Nyatanya, sistem demokrasi sebagai pengaman kapitalisme takkan merestui upaya untuk merugikan pemodal swasta. Jadilah benang kusut ini takkan diuraikan. SDA tetap diserahkan pada yang tidak berhak, sedangkan perempuan diarahkan untuk pontang-panting mengurusi peran remeh dan mengabaikan peran strategisnya.
Sangat menyesatkan logika atas pemberdayaan perempuan dalam sektor ekonomi. Hendaknya peran kaum perempuan diposisikan kembali pada peran hakiki, bukan sebagai tulang punggung, melainkan sebagai tulang rusuk suaminya, seorang ibu dan pengatur rumah tangga (ummun wa robbal bait).
Demikianlah, dalam hukum Islam, perempuan boleh untuk bekerja, dengan kata lain boleh juga jika perempuan tidak bekerja. Dengan begitu, aktivitas publik perempuan yang strategis adalah peran keumatan mereka dalam wujud aktivitas dakwah politik yang riil di tengah-tengah masyarakat. Inilah konsep pemberdayaan yang benar.
Syariat Islam pun telah memberi jaminan penafkahan bagi kaum perempuan sehingga mereka tidak wajib bekerja demi memiliki uang. Terdapat empat jalur penafkahan seorang perempuan. Ketika belum menikah, maka ayahnya adalah jalur nafkahnya. Ketika menikah, maka jalur nafkah itu adalah suaminya. Jika dirinya janda, jalur nafkah itu melalui ayahnya (jika masih hidup) atau saudara laki-lakinya atau anak laki-lakinya. Jika semua jalur tersebut tidak ada, nafkah itu ditanggung oleh negara melalui baitul mal. Maka realitas perempuan pekerja pada alam kapitalisme tidak akan menjadi paradigma hidup.

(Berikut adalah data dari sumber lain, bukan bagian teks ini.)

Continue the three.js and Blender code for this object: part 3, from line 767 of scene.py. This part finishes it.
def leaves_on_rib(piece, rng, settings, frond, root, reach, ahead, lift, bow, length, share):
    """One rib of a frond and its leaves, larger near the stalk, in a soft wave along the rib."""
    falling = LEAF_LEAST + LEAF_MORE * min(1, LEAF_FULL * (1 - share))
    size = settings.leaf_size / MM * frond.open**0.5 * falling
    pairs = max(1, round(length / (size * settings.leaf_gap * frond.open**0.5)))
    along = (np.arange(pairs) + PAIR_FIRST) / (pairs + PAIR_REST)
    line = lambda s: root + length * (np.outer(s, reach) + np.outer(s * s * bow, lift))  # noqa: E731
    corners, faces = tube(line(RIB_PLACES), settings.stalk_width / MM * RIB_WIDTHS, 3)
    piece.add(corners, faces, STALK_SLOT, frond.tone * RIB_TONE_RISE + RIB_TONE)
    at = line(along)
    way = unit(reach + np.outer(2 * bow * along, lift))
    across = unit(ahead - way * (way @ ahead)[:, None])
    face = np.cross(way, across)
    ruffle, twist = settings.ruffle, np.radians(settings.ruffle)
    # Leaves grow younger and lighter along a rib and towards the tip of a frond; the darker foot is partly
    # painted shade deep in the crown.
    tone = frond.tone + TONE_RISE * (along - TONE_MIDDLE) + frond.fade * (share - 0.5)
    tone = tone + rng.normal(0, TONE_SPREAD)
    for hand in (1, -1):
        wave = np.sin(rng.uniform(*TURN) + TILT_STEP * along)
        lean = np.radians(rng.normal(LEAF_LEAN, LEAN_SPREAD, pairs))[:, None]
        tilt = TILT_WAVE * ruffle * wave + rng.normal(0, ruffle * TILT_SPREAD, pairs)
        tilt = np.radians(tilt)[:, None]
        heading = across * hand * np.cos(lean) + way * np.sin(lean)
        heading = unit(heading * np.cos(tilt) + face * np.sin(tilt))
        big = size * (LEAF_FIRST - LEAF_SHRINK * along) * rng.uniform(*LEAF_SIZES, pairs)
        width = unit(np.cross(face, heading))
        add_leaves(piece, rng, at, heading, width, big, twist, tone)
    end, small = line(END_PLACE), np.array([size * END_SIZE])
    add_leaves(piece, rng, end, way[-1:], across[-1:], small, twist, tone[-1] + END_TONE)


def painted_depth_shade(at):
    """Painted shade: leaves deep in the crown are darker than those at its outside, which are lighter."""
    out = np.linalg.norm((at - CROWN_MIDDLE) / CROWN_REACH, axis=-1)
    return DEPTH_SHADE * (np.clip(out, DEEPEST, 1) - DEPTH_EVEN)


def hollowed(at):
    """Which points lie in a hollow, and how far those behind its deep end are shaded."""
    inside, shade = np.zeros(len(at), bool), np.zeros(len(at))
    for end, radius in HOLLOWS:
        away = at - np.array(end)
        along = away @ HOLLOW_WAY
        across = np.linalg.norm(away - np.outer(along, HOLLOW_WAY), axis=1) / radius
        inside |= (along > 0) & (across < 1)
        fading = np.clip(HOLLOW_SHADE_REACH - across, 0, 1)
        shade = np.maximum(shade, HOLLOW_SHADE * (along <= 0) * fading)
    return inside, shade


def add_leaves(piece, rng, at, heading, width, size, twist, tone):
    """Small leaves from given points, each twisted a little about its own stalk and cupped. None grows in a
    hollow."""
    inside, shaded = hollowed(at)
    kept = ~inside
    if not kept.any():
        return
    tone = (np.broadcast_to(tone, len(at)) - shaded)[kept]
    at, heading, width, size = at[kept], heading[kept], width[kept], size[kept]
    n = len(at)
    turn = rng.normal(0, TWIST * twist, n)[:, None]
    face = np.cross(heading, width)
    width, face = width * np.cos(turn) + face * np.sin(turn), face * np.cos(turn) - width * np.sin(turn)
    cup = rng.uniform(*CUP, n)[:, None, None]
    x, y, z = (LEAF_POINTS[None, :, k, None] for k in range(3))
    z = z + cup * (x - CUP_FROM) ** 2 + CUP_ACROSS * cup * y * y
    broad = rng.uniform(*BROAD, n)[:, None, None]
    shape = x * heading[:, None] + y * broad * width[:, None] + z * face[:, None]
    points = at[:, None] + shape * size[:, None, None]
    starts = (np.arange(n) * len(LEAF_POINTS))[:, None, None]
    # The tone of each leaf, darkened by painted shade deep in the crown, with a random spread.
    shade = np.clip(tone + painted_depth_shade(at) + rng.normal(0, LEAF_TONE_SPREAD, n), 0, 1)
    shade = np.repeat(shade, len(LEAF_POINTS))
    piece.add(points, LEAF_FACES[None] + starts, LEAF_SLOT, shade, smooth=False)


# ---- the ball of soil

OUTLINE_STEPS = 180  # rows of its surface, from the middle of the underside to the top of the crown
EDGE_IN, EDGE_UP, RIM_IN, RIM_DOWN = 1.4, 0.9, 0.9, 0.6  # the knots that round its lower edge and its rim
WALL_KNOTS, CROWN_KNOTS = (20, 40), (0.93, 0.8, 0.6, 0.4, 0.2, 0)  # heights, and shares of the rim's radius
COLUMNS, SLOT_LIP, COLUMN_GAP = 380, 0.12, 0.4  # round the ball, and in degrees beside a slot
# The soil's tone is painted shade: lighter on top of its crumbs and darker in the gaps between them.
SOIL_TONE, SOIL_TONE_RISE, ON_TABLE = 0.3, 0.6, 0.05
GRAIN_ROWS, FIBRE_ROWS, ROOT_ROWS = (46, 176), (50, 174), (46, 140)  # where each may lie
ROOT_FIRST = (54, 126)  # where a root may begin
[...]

Oleh karena itu, segala payung keseteraan gender dan beragam konferensi hingga penerapan SDGs sekalipun, akan mustahil menghantarkan kaum perempuan meraih kemuliaan. Sebaliknya, akan menenggelamkan perempuan dalam kehancuran. Itu semua hanya solusi tambal sulam yang nyatanya memperlebar borok kapitalisme yang tidak menyejahterakan dan menghasilkan kezaliman pada kaum manusia.